--- Stored data ---
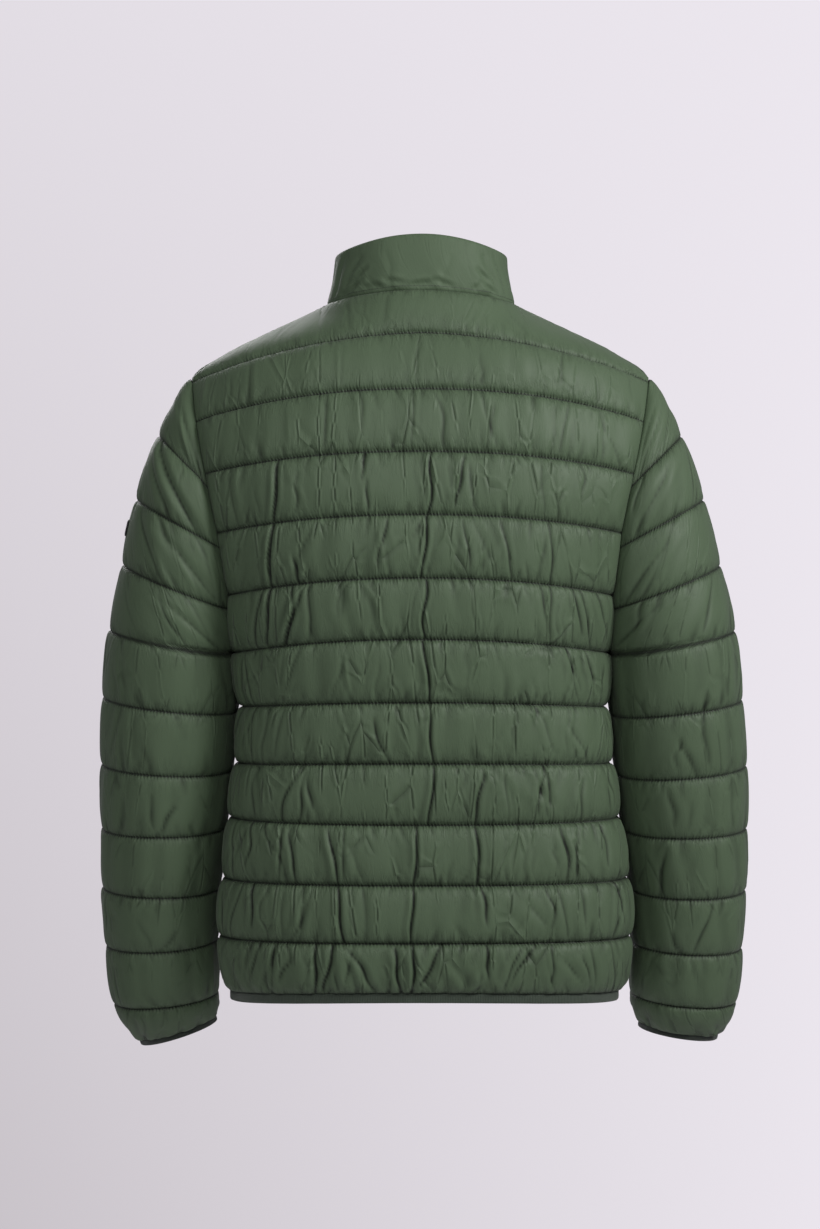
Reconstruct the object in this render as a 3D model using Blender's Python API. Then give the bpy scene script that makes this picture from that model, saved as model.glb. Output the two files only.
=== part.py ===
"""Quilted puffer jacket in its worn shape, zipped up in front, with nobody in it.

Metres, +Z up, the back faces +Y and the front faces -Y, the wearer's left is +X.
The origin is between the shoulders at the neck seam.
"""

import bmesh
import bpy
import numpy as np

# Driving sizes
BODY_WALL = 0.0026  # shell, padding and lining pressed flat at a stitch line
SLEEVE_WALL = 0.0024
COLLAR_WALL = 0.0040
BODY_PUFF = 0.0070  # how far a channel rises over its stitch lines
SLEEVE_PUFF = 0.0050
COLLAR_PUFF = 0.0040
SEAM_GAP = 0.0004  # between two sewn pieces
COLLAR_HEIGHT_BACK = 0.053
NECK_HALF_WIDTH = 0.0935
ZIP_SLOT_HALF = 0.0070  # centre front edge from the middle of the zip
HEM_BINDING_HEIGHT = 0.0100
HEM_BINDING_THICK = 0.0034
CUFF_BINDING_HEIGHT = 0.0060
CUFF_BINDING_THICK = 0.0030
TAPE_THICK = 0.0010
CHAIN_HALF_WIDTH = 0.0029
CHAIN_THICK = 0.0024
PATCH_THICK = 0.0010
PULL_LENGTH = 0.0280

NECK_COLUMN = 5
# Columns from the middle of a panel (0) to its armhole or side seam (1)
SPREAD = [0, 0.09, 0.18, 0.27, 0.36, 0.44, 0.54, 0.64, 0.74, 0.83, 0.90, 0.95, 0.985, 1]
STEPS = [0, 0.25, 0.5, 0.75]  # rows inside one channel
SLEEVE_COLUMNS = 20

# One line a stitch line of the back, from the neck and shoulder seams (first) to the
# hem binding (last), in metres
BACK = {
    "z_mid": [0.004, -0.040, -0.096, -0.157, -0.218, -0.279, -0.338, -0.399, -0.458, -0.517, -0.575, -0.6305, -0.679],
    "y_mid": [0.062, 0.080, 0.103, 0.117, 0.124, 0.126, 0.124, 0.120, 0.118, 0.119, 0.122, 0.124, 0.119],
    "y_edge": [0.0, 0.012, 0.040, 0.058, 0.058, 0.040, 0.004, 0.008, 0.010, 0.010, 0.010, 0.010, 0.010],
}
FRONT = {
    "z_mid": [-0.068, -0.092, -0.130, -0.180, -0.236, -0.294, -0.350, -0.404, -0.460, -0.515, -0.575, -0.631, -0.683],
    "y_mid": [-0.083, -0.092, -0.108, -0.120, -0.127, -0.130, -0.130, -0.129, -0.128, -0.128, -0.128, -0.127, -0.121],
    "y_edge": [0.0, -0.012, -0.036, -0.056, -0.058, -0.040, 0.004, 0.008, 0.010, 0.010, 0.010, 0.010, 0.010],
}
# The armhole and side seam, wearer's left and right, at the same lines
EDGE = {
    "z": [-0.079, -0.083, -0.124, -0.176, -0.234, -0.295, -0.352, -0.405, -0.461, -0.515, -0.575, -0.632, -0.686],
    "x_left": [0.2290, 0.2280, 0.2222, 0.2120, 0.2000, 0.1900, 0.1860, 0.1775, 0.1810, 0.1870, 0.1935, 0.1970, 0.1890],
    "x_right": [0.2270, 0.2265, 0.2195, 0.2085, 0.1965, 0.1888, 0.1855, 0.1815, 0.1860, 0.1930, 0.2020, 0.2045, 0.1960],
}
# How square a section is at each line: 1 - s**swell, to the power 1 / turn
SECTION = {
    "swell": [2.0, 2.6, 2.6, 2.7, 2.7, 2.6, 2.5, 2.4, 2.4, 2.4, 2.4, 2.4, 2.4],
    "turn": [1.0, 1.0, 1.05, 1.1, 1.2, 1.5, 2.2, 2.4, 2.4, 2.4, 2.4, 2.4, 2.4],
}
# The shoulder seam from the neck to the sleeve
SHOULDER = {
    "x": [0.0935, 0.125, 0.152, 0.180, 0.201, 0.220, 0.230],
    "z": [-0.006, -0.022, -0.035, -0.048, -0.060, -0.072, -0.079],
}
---
• Aim: Reproduce only the lines from the top of the material through the one bearing "import numpy as np", each exactly as it stands.

• Response to the exercise:
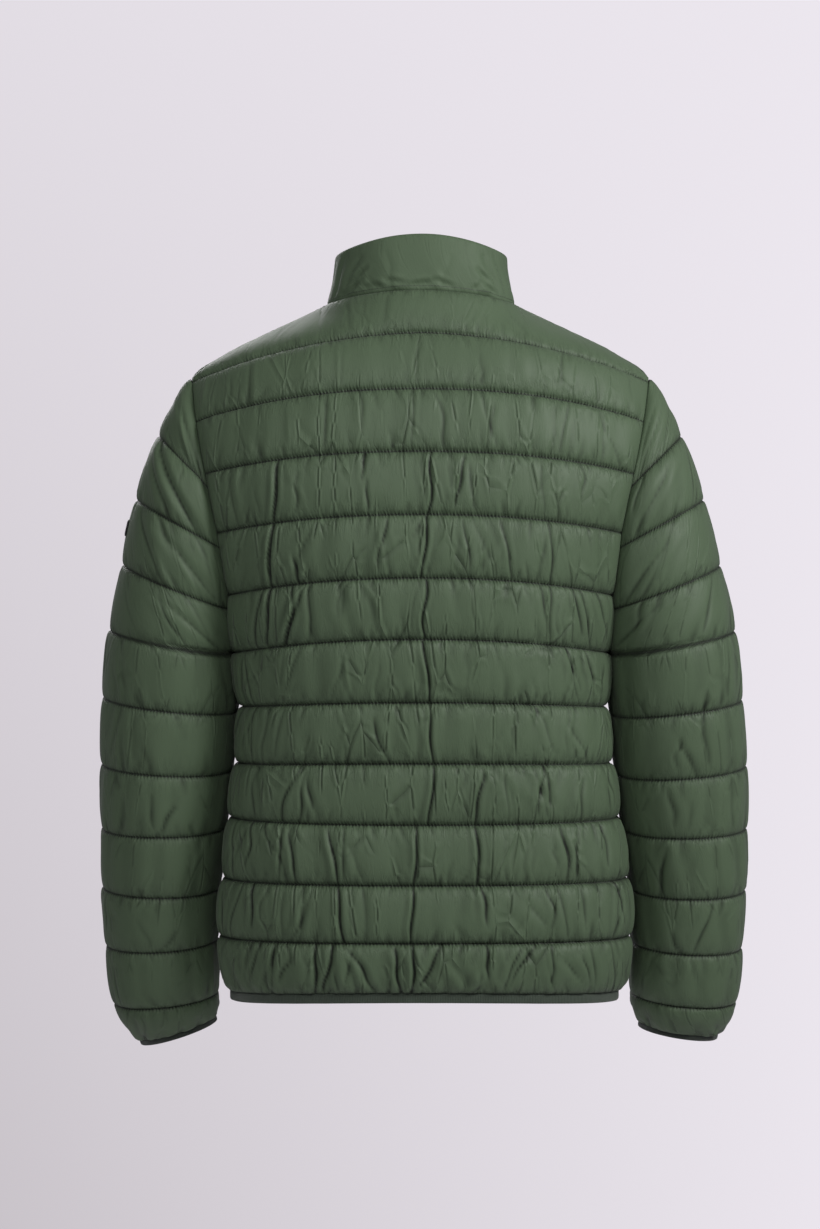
Reconstruct the object in this render as a 3D model using Blender's Python API. Then give the bpy scene script that makes this picture from that model, saved as model.glb. Output the two files only.
=== part.py ===
"""Quilted puffer jacket in its worn shape, zipped up in front, with nobody in it.

Metres, +Z up, the back faces +Y and the front faces -Y, the wearer's left is +X.
The origin is between the shoulders at the neck seam.
"""

import bmesh
import bpy
import numpy as np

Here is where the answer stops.